■ Task to complete
Below is a listing. Quote from it, exactly, the lines from the one containing "Recreate this object" down to the one containing "SEAM_ANGLE = 80.0", both ends included, and nothing else.

■ Listing
☆ ☆ ☆

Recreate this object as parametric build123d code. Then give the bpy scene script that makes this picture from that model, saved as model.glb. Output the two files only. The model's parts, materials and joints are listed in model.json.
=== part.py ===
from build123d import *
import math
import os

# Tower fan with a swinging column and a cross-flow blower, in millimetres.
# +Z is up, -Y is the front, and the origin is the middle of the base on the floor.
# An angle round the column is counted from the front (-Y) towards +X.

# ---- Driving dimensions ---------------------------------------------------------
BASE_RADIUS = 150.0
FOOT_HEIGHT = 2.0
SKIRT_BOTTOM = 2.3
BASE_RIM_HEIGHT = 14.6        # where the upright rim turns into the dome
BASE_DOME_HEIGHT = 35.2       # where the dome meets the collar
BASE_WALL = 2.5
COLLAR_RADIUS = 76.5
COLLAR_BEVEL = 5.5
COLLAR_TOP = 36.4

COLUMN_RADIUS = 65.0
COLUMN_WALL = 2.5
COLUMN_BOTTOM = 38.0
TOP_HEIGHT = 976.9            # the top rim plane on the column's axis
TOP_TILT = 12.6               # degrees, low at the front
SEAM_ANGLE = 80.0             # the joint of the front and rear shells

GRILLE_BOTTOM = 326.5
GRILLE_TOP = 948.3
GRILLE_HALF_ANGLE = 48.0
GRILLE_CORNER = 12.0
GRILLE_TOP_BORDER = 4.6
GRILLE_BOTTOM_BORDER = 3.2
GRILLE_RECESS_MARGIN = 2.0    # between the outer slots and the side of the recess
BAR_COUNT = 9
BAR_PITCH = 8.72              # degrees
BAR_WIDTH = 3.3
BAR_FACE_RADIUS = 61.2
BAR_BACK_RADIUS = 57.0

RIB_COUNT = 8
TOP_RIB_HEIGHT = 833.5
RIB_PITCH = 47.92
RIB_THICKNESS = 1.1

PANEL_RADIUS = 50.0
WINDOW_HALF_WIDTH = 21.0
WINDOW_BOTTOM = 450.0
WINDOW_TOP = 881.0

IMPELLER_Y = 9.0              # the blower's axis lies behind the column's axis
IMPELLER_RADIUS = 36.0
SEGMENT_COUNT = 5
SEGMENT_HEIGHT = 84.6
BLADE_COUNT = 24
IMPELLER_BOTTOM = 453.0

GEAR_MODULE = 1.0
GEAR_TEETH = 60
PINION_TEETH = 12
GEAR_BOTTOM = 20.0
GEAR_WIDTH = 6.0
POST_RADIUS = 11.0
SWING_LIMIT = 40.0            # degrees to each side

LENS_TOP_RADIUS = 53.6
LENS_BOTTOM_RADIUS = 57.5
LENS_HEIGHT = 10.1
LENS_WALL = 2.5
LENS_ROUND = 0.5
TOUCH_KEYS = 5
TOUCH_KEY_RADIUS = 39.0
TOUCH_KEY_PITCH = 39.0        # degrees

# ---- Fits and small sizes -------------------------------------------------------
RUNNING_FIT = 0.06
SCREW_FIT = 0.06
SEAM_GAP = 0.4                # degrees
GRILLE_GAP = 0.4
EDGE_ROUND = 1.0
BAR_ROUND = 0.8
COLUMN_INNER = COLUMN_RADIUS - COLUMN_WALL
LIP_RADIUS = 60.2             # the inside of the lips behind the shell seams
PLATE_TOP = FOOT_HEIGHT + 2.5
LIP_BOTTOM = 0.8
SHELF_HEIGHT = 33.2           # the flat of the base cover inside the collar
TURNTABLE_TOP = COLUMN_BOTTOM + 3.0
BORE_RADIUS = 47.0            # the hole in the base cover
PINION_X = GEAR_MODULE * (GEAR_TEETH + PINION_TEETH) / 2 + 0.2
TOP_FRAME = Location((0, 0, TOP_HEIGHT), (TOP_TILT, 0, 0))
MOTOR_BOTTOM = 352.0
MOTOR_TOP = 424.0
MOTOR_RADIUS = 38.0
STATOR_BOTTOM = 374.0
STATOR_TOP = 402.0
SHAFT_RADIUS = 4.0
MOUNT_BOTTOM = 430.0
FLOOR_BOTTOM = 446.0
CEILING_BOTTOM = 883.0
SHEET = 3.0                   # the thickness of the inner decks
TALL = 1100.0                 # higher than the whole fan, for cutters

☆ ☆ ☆

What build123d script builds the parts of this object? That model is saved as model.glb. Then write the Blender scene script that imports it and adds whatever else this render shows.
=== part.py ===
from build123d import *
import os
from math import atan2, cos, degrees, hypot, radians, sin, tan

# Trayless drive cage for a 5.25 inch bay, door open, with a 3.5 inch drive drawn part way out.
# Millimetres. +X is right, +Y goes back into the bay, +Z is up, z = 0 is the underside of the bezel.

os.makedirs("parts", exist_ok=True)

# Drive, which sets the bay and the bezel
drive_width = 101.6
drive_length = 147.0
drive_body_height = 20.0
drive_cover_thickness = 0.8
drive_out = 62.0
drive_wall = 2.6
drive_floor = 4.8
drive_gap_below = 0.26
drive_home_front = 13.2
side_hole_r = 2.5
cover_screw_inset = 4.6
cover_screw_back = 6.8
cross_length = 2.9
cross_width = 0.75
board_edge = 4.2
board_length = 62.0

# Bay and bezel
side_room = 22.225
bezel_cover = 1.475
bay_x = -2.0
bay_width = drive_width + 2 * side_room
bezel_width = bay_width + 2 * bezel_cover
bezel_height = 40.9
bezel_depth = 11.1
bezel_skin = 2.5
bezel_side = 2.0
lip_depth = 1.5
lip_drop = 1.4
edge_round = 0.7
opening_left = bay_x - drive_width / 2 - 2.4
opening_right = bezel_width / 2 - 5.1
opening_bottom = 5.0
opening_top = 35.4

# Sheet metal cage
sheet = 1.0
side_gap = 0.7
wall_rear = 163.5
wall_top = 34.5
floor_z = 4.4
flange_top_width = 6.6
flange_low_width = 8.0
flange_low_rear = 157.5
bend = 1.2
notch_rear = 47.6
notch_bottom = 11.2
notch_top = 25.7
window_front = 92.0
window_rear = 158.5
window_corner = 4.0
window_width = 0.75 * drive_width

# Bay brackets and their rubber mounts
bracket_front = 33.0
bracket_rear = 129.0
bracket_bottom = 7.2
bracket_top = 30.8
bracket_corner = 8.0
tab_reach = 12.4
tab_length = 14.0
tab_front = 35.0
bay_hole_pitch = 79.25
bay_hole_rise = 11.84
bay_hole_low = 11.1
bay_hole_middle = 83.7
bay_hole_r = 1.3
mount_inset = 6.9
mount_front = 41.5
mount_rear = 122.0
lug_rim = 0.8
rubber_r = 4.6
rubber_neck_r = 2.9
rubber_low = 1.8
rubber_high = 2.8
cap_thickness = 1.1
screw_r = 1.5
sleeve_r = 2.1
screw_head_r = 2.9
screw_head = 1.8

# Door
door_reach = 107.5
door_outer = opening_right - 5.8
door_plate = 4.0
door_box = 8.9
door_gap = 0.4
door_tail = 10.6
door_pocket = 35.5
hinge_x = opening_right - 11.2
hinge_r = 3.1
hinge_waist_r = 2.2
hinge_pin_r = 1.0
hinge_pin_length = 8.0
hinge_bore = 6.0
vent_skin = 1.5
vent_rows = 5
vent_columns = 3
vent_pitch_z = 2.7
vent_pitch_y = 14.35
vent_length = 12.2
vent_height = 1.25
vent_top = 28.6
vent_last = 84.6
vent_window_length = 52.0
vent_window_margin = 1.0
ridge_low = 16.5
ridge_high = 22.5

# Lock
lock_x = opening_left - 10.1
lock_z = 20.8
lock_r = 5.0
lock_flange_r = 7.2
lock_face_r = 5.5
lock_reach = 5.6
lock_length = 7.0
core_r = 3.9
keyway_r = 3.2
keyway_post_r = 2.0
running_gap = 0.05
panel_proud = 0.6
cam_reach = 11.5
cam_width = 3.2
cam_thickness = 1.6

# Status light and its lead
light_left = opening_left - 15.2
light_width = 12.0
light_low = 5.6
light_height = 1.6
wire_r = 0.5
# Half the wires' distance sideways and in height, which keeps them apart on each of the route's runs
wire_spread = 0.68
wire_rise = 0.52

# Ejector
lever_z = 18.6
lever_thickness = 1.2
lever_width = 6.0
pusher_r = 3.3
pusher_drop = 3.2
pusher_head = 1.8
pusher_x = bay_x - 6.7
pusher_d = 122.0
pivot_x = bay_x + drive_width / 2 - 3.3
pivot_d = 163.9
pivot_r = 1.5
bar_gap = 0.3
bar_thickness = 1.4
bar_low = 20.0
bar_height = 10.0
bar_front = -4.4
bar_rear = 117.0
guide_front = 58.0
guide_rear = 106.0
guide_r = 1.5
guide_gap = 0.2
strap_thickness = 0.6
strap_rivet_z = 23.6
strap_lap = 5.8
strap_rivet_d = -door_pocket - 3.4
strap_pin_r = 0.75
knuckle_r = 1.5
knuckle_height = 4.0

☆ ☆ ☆

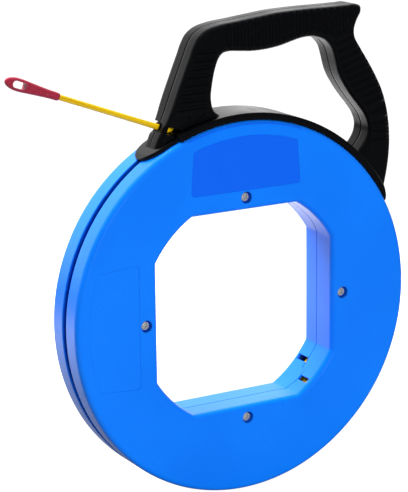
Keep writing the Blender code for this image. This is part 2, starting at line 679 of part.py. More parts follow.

☆ ☆ ☆

■ The completed task
Recreate this object as parametric build123d code. Then give the bpy scene script that makes this picture from that model, saved as model.glb. Output the two files only. The model's parts, materials and joints are listed in model.json.
=== part.py ===
from build123d import *
import math
import os

# Tower fan with a swinging column and a cross-flow blower, in millimetres.
# +Z is up, -Y is the front, and the origin is the middle of the base on the floor.
# An angle round the column is counted from the front (-Y) towards +X.

# ---- Driving dimensions ---------------------------------------------------------
BASE_RADIUS = 150.0
FOOT_HEIGHT = 2.0
SKIRT_BOTTOM = 2.3
BASE_RIM_HEIGHT = 14.6        # where the upright rim turns into the dome
BASE_DOME_HEIGHT = 35.2       # where the dome meets the collar
BASE_WALL = 2.5
COLLAR_RADIUS = 76.5
COLLAR_BEVEL = 5.5
COLLAR_TOP = 36.4

COLUMN_RADIUS = 65.0
COLUMN_WALL = 2.5
COLUMN_BOTTOM = 38.0
TOP_HEIGHT = 976.9            # the top rim plane on the column's axis
TOP_TILT = 12.6               # degrees, low at the front
SEAM_ANGLE = 80.0             # the joint of the front and rear shells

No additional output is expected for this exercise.